I'd agree there, Brian, all keepers have their methods. Funnily enough, all keepers respect the methods of others, which I really appreciate. if it was knitting jumpers, or making stained glass, there'd be a lecture everytime we all tried to converse, lol.

It's a white liquid secreted by the bees to feed their queen. All larvae are given jelly till a certain age, but the queen gets it all her life, and it accounts for her bigger size, "better" development, and longer life-span.

it's used a lot in cosmetics, as well as in alternative medicine.It was said that Cleopatra used this, to keep her youthfulness.

here's a bit more about it from a friend's page.

http://www.benefits-of-honey.com/royal-jelly.html

I am going to sound like a right bayonet here, what is Royal Jelly. Does the Queen have to approve it!!
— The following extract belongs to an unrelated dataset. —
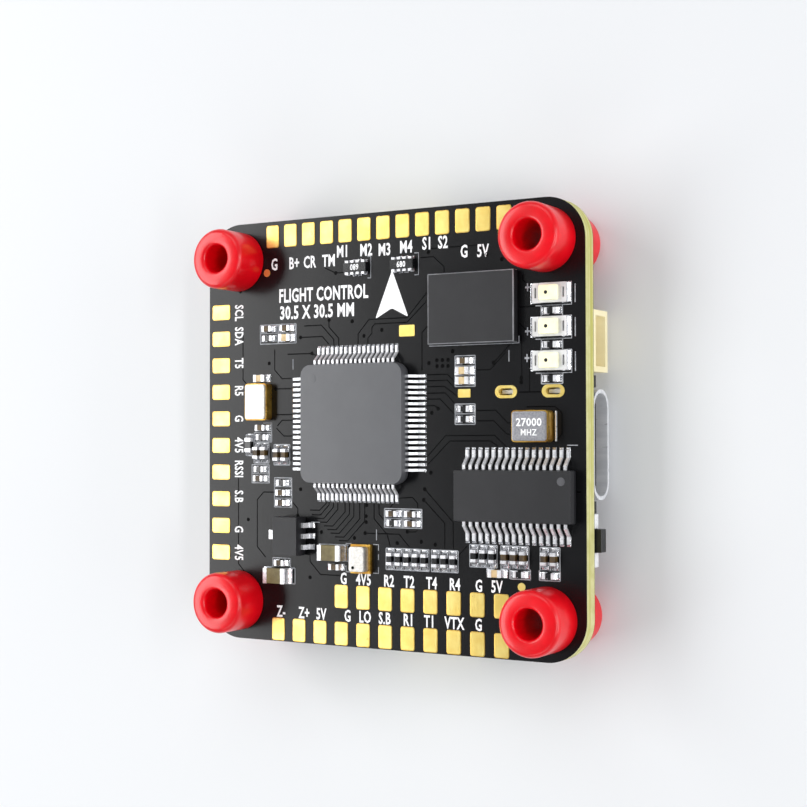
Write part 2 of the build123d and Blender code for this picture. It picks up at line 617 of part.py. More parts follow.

I do more or less the same as Zoe. I used a jumble of different ones but mainly Nationals in the UK, but I tend to collect swarms with a cardboard box, overturn it into a brood box as quickly as possible and let them get on with it. The man who taught me beekeeping said that everybody has their own way, so ultimately it doesn't matter.

wow, you really are the "local beekeper" if they're calling you for swarms already.I'm in Haute Savoie. warres are great, handy, and a great way to prepare a colony for a bigger hive.

We use top bar langstroths, and dadants, and are experimenting with both, to se whick gives the best production(we are in the royal jelly business)

I moved to France last year to start a smallholding, knowing I was going to keep bees I had several Warre hives made before coming. This year I set up the hives and put the word around the locals that I was after bees to fill the hives. Within days I had two swarms placed in two of my hives and they have now been there for four weeks, I am about to add another box to each hive as looking through the small window at the front of the hive I can see the honeycomb is getting close to the bottom on each of the top bars. Is anyone else using the Warre hive? Is anyone else close to me in the Creuse?

Absolutely a place to kick things off. I'm over in Haute Savoie.... was trying to organise something similar, but don't reall have time with work. if you know bee people in you area, it helps a lot. Co-ops can be very handy for sharing of equipment, and work/man hours.We don't have an official co-op, but OH (the professional beekeeper-Royal jelly), and another few keepers here work together, share a truck, extractors, and other bits and bobs during harvest time.

we're taking our hives to accacias at the moment, they were in the south. something about accacia makes them grow, and swarm.

i've been workign with bees for about 3 years now, and the first time I saw an actual swarm in flight was this year. quite impressed. I wanted to run into the middle of them. I hear people do that.

We are going to see a new beekeeper on Monday evening to help her out with something or other ( my Partner knows ore about it than me), we are all thinking of forming a small co-operative in the Gers/ Hautes Pyenees. Mainly to assist each other and hopefully introduce and train new beekeepers.

We here an meet and hear of lots of people who want to start and have no idea how to go about it.

Perhaps we could promote it on Survive France?

We have seen and heard of lot of swarms, tried to collect one in our village but it departed before we got back. We collected the next one and refused another two one from the same garden as we had nowhere to put them. Lots of flowers around at the moment, the acacias are in full bloom and soon we will have sunflowers all around.